NEW YORK (Reuters Health) - Group therapy using a technique based on the theory of "cognitive dissonance" may help young women at risk of eating disorders, new research suggests.

The study included 93 college women who responded to a call for women who were not satisfied with their bodies. Both interventions lasted about 6 weeks.

The researchers found that group therapy, once-weekly for 6 weeks, relieved some of the students' body dissatisfaction, unhealthy eating habits and symptoms of anxiety.

The other approach that was used -- yoga -- failed to spur any improvements, according to findings published in the International Journal of Eating Disorders.

However, the researchers note that 6 weeks was a relatively short period to learn yoga, and previous studies that found a relationship between yoga and a reduction in eating disorder symptoms included women who practiced yoga for about six years.

The problem of "disordered eating" is common among college women.
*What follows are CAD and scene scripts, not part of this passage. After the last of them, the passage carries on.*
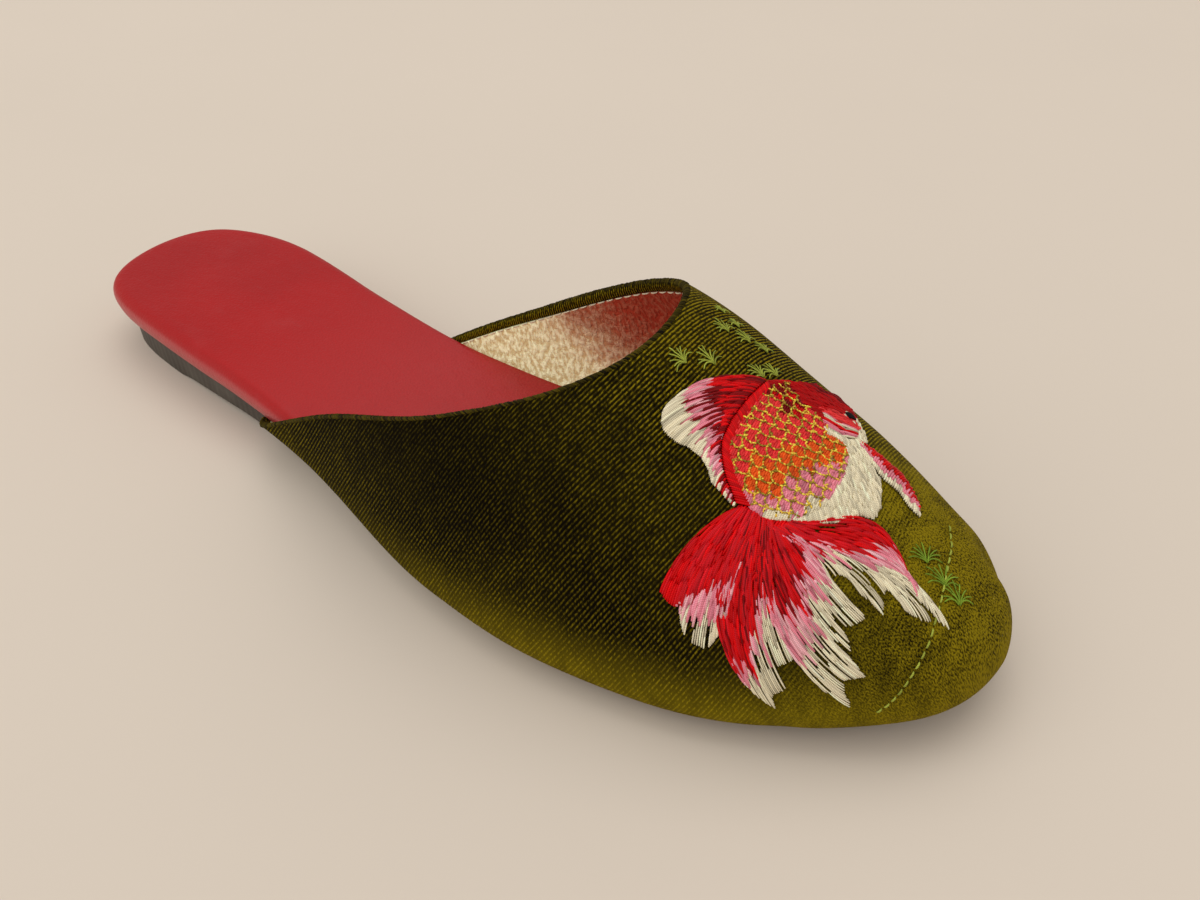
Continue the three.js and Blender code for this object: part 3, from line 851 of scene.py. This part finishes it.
def lining_finish(tints):
    """Crinkled gold foil leather: pale and patchy low down, mirror-like toward the throat, where a red-brown
    painted shade darkens it.
    A faint glow stands for the studio light that the pale foil throws back."""
    finish = Finish("gold_lining", specular_ior_level=.7, emission_strength=.27)
    where, a, _ = finish.chart()
    height = finish.part(finish.position(), 2)
    cells = finish.node("ShaderNodeTexVoronoi", {"Vector": where, "Scale": 62.0}, feature="DISTANCE_TO_EDGE")
    crease = cells.ramp(0.0, .2)
    grain = finish.noise(where, 110, 3)
    patch = finish.noise(where, 16, 3)
    worn = finish.noise(where, 1, 4, (104, 44, 1)).ramp(.38, .62)
    # Painted red-brown shade toward the throat and higher up the wall
    throat = (a + height * 1600 + patch * 20).ramp(163, 226)
    colour = finish.blend(tints.lining_deep, tints.lining, crease * .12 + worn * .88)
    colour = finish.blend(colour, tints.lining_throat, throat * (1.08 - worn * .22))
    finish.feed("Base Color", colour)
    finish.feed("Metallic", throat * .45)
    finish.feed("Emission Color", finish.blend(colour, (0, 0, 0), throat.ramp(0, .6)))
    finish.feed("Roughness", .3 + grain * .2 + (1 - crease) * .12)
    finish.bump(crease * .15 + grain * .5 + worn * .35 + patch, .0006, .8)
    return finish.material


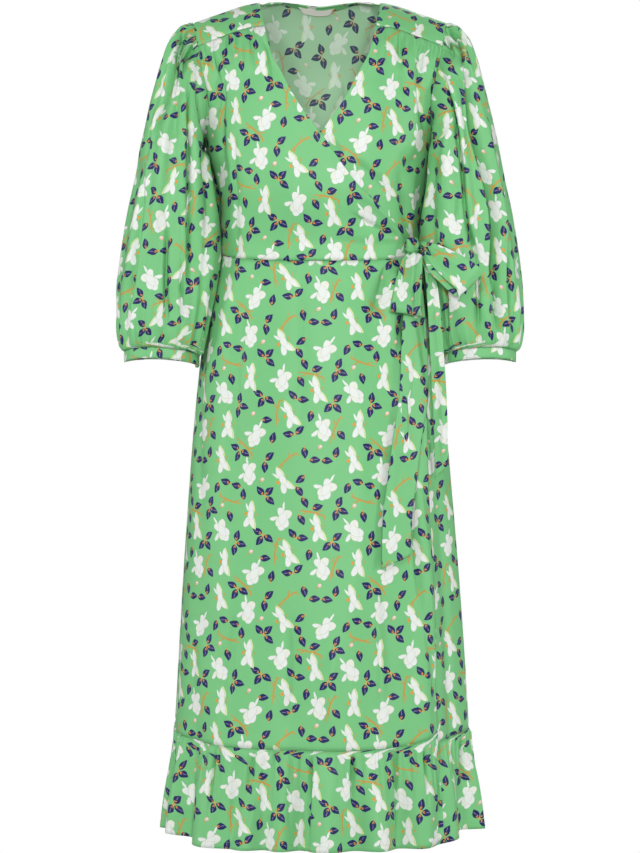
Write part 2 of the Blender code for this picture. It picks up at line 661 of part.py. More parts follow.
def clear_of_side(points, room):
    """Pushes points out from the dress's side to a given room."""
    x, y, z = points[..., 0], points[..., 1], points[..., 2]
    half, front, back, power = section(np.minimum(z, SIDE_STARTS))
    depth = np.where(y < 0, front, back) + room
    share = np.clip(1.0 - (np.abs(y) / depth) ** power, 0.0, 1.0) ** (1 / power)
    least = (half + room) * share
    return np.stack([np.maximum(x, np.where(z < SIDE_STARTS, least, x)), y, z], axis=-1)


def build_sleeves():
    around = sleeve_columns()
    share = np.linspace(0, 1, SLEEVE_ROWS + 1) ** ROW_CROWDING
    edge = armhole(around)
    start = sleeve_ring(np.array([0.0]), around)
    join = 1 - smooth(0.0, SLEEVE_HEAD, share)[:, None, None]
    grid = sleeve_ring(share, around) + (edge[None] - start) * join
    grid = grid + normals(grid, True) * sleeve_relief(share, around)[..., None]
    grid = clear_of_side(grid, SLEEVE_ROOM * smooth(0.0, 0.12, share)[:, None])
    grid[0] = edge + (SEAM_GAP / 2, 0.0, 0.0)
    inner = grid - normals(grid, True) * WALL

    arch = CUFF_ARCH * np.abs(np.sin(np.radians(around))) ** 1.5
    lift_front = smooth(CUFF_ARCH_STARTS, 1.0, share)[:, None] * arch[None, :]
    grid[..., 2] += lift_front
    inner[..., 2] += lift_front
    down = np.linspace(0, -CUFF_HEIGHT, 3)
    cuff = grid[-1][None] + np.stack([0 * down, 0 * down, down], axis=-1)[:, None, :]
    inward = unit((grid[-1] - grid[-1].mean(axis=0)) * (1, 1, 0))
    cuff_inner = cuff - inward[None] * WALL
    for name, mirror in (("left", 1.0), ("right", -1.0)):
        flip = (mirror, 1.0, 1.0)
        wall("sleeve_" + name, grid * flip, inner * flip, closed=True)
        wall("cuff_" + name, cuff * flip, cuff_inner * flip, closed=True)


# ---------------------------------------------------------------- neck facing, label and bow
def between(grid, rows, columns):
    """Points of a grid at fractional rows and columns."""
    rows, columns = np.meshgrid(rows, columns, indexing="ij")
    r = np.minimum(rows.astype(int), grid.shape[0] - 2)
    c = np.minimum(columns.astype(int), grid.shape[1] - 2)
    v, u = (rows - r)[..., None], (columns - c)[..., None]
    low = grid[r, c] * (1 - u) + grid[r, c + 1] * u
    high = grid[r + 1, c] * (1 - u) + grid[r + 1, c + 1] * u
    return low * (1 - v) + high * v


def lay_on(name, under, rows, columns, side, colour=GREEN):
    """A thin piece on another's inner face, made from its points; returns its own inner face."""
    outer = between(under, rows, columns) + side * SEAM_GAP
    inner = outer + side * THIN
    wall(name, outer, inner, colour)
    return inner


def build_neck(back_inner):
    """The facing lies inside the back neckline, and the label lies on the facing."""
    top, middle = back_inner.shape[0] - 1, BACK_COLUMNS // 2
    columns = np.arange(middle - NECK_COLUMNS, middle + NECK_COLUMNS + 1)
    inward = -normals(back_inner, False)[top - 1, columns].mean(axis=0)
    facing = lay_on("back_neck_facing", back_inner, top - np.array(FACING_ROWS), columns, inward)
    half = LABEL_HALF_COLUMNS
    columns = NECK_COLUMNS + np.array([-half, -1.0, 0.0, 1.0, half])
    lay_on("label", facing, np.array(LABEL_ROWS), columns, inward, CREAM)


def build_knot():
    """A rounded block with the ties' folds pulled into it."""
    rings, sides = 9, 14
    folds, fold_depth, fold_start = KNOT_FOLDS
    across, up = KNOT_SQUARE
    points, faces = [(0, 0, -1)], []
    for r in range(1, rings):
        tilt = -np.pi / 2 + np.pi * r / rings
        for s in range(sides):
            turn = 2 * np.pi * s / sides
            squeeze = 1.0 - fold_depth * np.cos(folds * turn + fold_start) * np.cos(tilt)
            level = np.sign(np.sin(tilt)) * np.abs(np.sin(tilt)) ** up
            reach = np.abs(np.cos(tilt)) ** across * squeeze
            points.append((reach * np.cos(turn), reach * np.sin(turn), level))
    points.append((0, 0, 1))
    top = len(points) - 1
    for s in range(sides):
        after = (s + 1) % sides
        faces.append([0, 1 + after, 1 + s])
        faces.append([top, top - sides + s, top - sides + after])
        for r in range(rings - 2):
            low, high = 1 + r * sides, 1 + (r + 1) * sides
            faces.append([low + s, low + after, high + after, high + s])
    angle, height = KNOT_PLACE
    on_dress = skin(angle, height)
    away = unit(skin(angle, height, 1.0) - on_dress)
    along = unit(np.cross((0.0, 0.0, 1.0), away))
    axes = np.stack([along, away, np.cross(along, away) * (0.0, 0.0, 1.0)])
    centre = on_dress + away * (OVER_LIFT + SEAM_GAP * 2 + KNOT_HALF[1])
    solid("tie_knot", (np.array(points) * KNOT_HALF) @ unit(axes) + centre, faces, GREEN)


def band(name, table, columns, rows):
    """A flat tie in front of the dress, between two edges."""
    keys = np.linspace(0, 1, len(table))
    at = np.linspace(0, 1, rows + 1)
    ax, az, bx, bz, room, least = (through(keys, column(table, i), at)[:, None] for i in range(6))
    u = np.linspace(0, 1, columns + 1)[None, :]
    x, z = ax * (1 - u) + bx * u, az * (1 - u) + bz * u
    half, front, _, power = section(z)
    share = np.clip(np.abs(x) / half, 0.0, 1.0)
    dress = front * (1 - share**power) ** (1 / power)
    y = -np.maximum(dress + room, least)
    grid = np.stack([x, y, z], axis=-1)
    wall(name, grid, grid - normals(grid, False) * WALL)


def build_bow():
    build_knot()
    band("tie_loop_hanging", HANGING_LOOP, 4, 16)
    band("tie_loop_side", SIDE_LOOP, 4, 16)
    band("tie_tail_long", LONG_TAIL, 3, 14)
    band("tie_tail_short", SHORT_TAIL, 3, 12)


def main():
    for old in list(bpy.data.objects):
        bpy.data.objects.remove(old, do_unlink=True)
    back_inner = build_bodice()
    build_yokes()
    build_neck(back_inner)
    build_skirt()
    build_ruffles()
    build_sleeves()
    build_bow()


main()
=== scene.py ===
"""The looks of a wrap dress, filled out as it is when worn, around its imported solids.

Metres, +Z up. The front faces -Y, and +X is the wearer's left. Each piece of cloth is a thin shell on the
form of the solid that it replaces: the same sizes and tables give the form, on a finer grid, and creases,
gathers and rolled seams are added to it. Its UV map holds the flat cloth in metres, and the print is drawn
on that.

A place on the dress's skin is given by an angle and a height. The angle runs round the body: 0 is the middle
of the front, +90 the wearer's left side, -90 the right side and 180 the middle of the back. The height is z,
before the slope of the shoulders lowers it.
"""

import bpy
import numpy as np
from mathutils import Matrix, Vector


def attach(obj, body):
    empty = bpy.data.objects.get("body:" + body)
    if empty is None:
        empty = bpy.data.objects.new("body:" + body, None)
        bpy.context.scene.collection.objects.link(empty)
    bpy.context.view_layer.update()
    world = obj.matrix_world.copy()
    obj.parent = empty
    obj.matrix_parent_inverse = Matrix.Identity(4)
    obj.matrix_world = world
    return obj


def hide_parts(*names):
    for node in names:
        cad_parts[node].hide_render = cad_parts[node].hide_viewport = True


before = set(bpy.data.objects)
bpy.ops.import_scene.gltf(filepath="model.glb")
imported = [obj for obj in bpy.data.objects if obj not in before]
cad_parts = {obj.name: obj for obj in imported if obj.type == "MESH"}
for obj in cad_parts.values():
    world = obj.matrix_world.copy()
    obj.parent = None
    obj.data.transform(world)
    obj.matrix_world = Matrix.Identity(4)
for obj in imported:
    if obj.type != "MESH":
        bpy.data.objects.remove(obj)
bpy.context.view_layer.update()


# ---------------------------------------------------------------- sizes of the finer form
SHELL = 0.0006  # thickness of the cloth that shows
SEAM_ROLL = 0.0012  # how far a seam draws the cloth in
SEAM_REACH = 0.0017  # how far from the seam it does
HEM_WIDTH = 0.009  # from a turned edge to its row of stitches
HEM_RIDGE = 0.0003  # how far a turned edge stands out
HEM_ENDS = 1.25  # where it has run out, as a share of its width
HEM_GROOVE = 0.0008  # half width of the groove that its stitches draw in
FINER = {"rows": 6, "columns": 7}  # how many cells of the finer grid each cell of the solid's grid has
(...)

Though they fall short of an official eating disorder diagnosis, these women suffer from body dissatisfaction and fear of gaining weight, and often use unhealthy weight control measures like fasting, vomiting and laxative and diuretic abuse. Many go through cycles of binge-eating.

The idea of dissonance-based therapy is to address a person's "competing ideas," explained lead study author Karen S. Mitchell of Virginia Commonwealth University in Richmond. An example would be women who are unhappy with their body size, but know that society's "ideal" for the female body is unhealthy.

The therapy involved group discussions that focused on topics like the negative consequences of the "thin-ideal" and media images of women. At the end of the study, the women showed improvements in measures of body image, unhealthy eating and weight-control habits, and anxiety. The results are encouraging, Mitchell told Reuters Health. Similar group meetings, she said, could be offered on college campuses to help female students with body-image and eating issues.

Women with full-blown eating disorders would need more intensive therapy, however, Mitchell noted.

Unlike the dissonance-based therapy, she noted, the yoga classes were not specifically geared toward body image and unhealthy dieting. Among the goals of yoga are a calmer mind and self-acceptance, but that addresses disordered eating in a much more "indirect" way than the dissonance-based therapy did, Mitchell and her colleagues point out.

More research, Mitchell said, should continue to look at the effects of yoga on body dissatisfaction.